Opposition pans Moon’s multipartisan effortWhat was supposed to be an effort by President Moon Jae-in to encourage multipartisan support for his agenda has instead drawn fire from opposition parties on both sides of the aisle.
The reaction from the left and right was sullen at best after Blue House spokesman Kim Eui-kyeom said at a briefing on Monday that the president was mulling a “collaborative cabinet” ahead of an impending major cabinet reshuffle next month. That might mean opening up minister posts in agriculture, environment, gender equality, labor and trade to opposition figures.
The left-wing Party for Democracy and Peace voiced dissatisfaction with what it called the Moon administration’s attempt to trade cabinet seats for legislative support.
“Trying to prod opposition parties with one or two cabinet seats is not joint but unilateral governance,” the party’s leader, Cho Bae-sook, said at an internal meeting on Wednesday. “If the Blue House truly wants joint governance, it must approach the issue of reforming the electoral and presidential systems with sincerity.”
However, others in the party have been calling for a broad coalition between progressive lawmakers and remain open to joining Moon’s cabinet as long as that collaboration is limited to those on the left.
Despite the Moon administration’s ambitious aim to overhaul much of the country’s laws and regulations, the ruling Democratic Party’s lack of a legislative majority, at 130 seats, has served as a constant roadblock to reform efforts. A collaborative cabinet - pundits have been cautious about labeling it as a coalition agreement - could help overcome this weakness by coopting the opposition into support.

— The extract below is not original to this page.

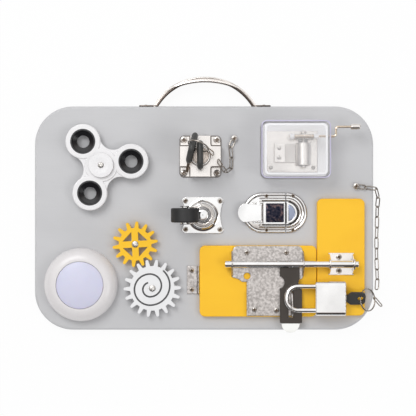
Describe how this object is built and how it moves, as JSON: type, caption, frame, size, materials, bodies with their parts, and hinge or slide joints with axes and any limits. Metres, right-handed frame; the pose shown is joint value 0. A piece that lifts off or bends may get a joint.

The president’s spokesman on Monday said conservative lawmakers would also be considered in such a cabinet, though most analysts believe positions would be limited to the broader progressive camp.
Two conservative parties have panned the proposal and argue its intention is to silence their criticism of the administration. In a radio interview on Wednesday, Kim Kwan-young, floor leader of the Bareunmirae Party, said his party would be open to joining the cabinet only if the Blue House agreed to certain conditions that would enable a coalition agreement.
Members of his party argue that senior aides wield unwarranted influence in the Blue House while ministers are largely overlooked. A coalition agreement, analysts say, may ensure that the Bareunmirae Party’s participation does not go unrewarded.